(What is needed) Give every line below again, exactly.

[Start Source material]

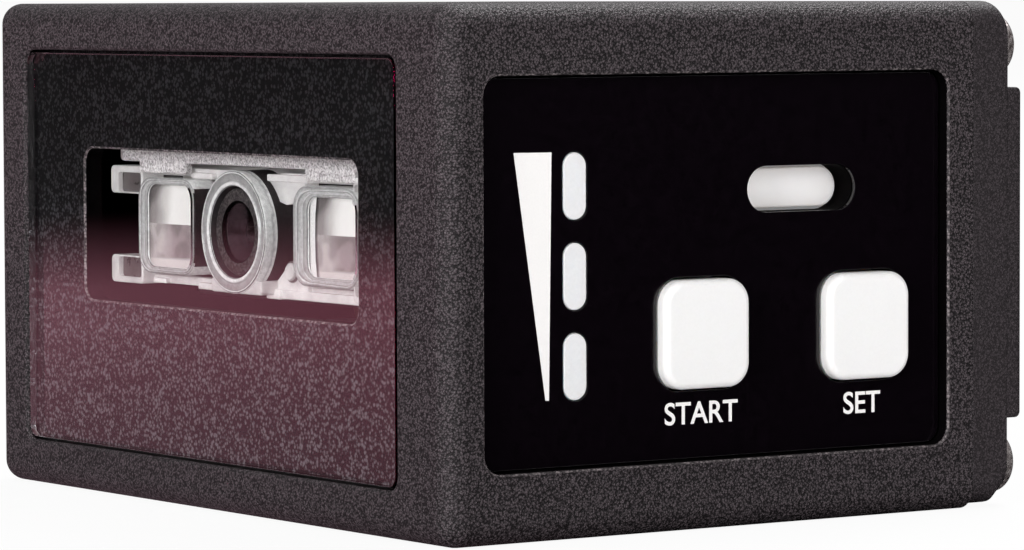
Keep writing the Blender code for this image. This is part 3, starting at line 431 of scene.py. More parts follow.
# The light facets by their own UV map, once across each block: grey to white above the step at half height,
# pale to rose grey below it, with a bright bar on the left of the right one.
def facetFinish(tones):
    material, shader, place = newFinish("facetWhite", rough=0.4, specular=0.3)
    spread = newNode(shader.id_data, "UVMap")
    spread.uv_map = "facets"
    split = splitUp(spread.outputs["UV"])
    wave = times(noise(place, 0.5, 1.0), 0.3)
    across = plus(split["X"], minus(wave, 0.15))
    slant = plus(times(minus(1.0, split["Y"]), 1.5), across)
    upper = blend("MULTIPLY", 1.0, ramp(across, tones["upper"]), ramp(slant, tones["slant"]))
    patches = ramp(noise(place, 0.9, 1.0, 0.4), tones["patches"])
    lower = blend("MULTIPLY", 1.0, ramp(across, tones["lower"]), patches)
    lower = blend("LIGHTEN", 1.0, lower, ramp(split["Y"], tones["foot"]))
    tone = blend("MIX", mathNode("GREATER_THAN", split["Y"], tones["step"]), lower, upper)
    tone = blend("MULTIPLY", 1.0, tone, ramp(split["X"], tones["gap"]))
    tone = blend("LIGHTEN", 1.0, tone, ramp(plus(split["X"], 1.0), tones["bar"]))
    lightUp(shader, tone, tones["glow"])
    return material


# Gives a shader its tone, and a little glow for the light that a clear piece gathers.
def lightUp(shader, tone, glow):
    link(tone, shader.inputs["Base Color"])
    link(tone, shader.inputs["Emission Color"])
    setSockets(shader, {"glow": glow})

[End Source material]

(Full response)
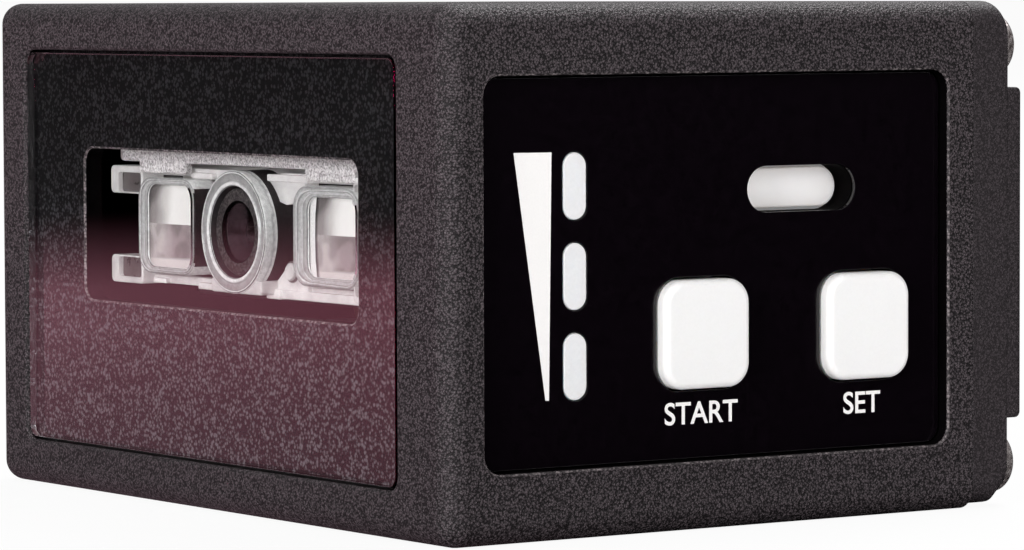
Keep writing the Blender code for this image. This is part 3, starting at line 431 of scene.py. More parts follow.
# The light facets by their own UV map, once across each block: grey to white above the step at half height,
# pale to rose grey below it, with a bright bar on the left of the right one.
def facetFinish(tones):
    material, shader, place = newFinish("facetWhite", rough=0.4, specular=0.3)
    spread = newNode(shader.id_data, "UVMap")
    spread.uv_map = "facets"
    split = splitUp(spread.outputs["UV"])
    wave = times(noise(place, 0.5, 1.0), 0.3)
    across = plus(split["X"], minus(wave, 0.15))
    slant = plus(times(minus(1.0, split["Y"]), 1.5), across)
    upper = blend("MULTIPLY", 1.0, ramp(across, tones["upper"]), ramp(slant, tones["slant"]))
    patches = ramp(noise(place, 0.9, 1.0, 0.4), tones["patches"])
    lower = blend("MULTIPLY", 1.0, ramp(across, tones["lower"]), patches)
    lower = blend("LIGHTEN", 1.0, lower, ramp(split["Y"], tones["foot"]))
    tone = blend("MIX", mathNode("GREATER_THAN", split["Y"], tones["step"]), lower, upper)
    tone = blend("MULTIPLY", 1.0, tone, ramp(split["X"], tones["gap"]))
    tone = blend("LIGHTEN", 1.0, tone, ramp(plus(split["X"], 1.0), tones["bar"]))
    lightUp(shader, tone, tones["glow"])
    return material


# Gives a shader its tone, and a little glow for the light that a clear piece gathers.
def lightUp(shader, tone, glow):
    link(tone, shader.inputs["Base Color"])
    link(tone, shader.inputs["Emission Color"])
    setSockets(shader, {"glow": glow})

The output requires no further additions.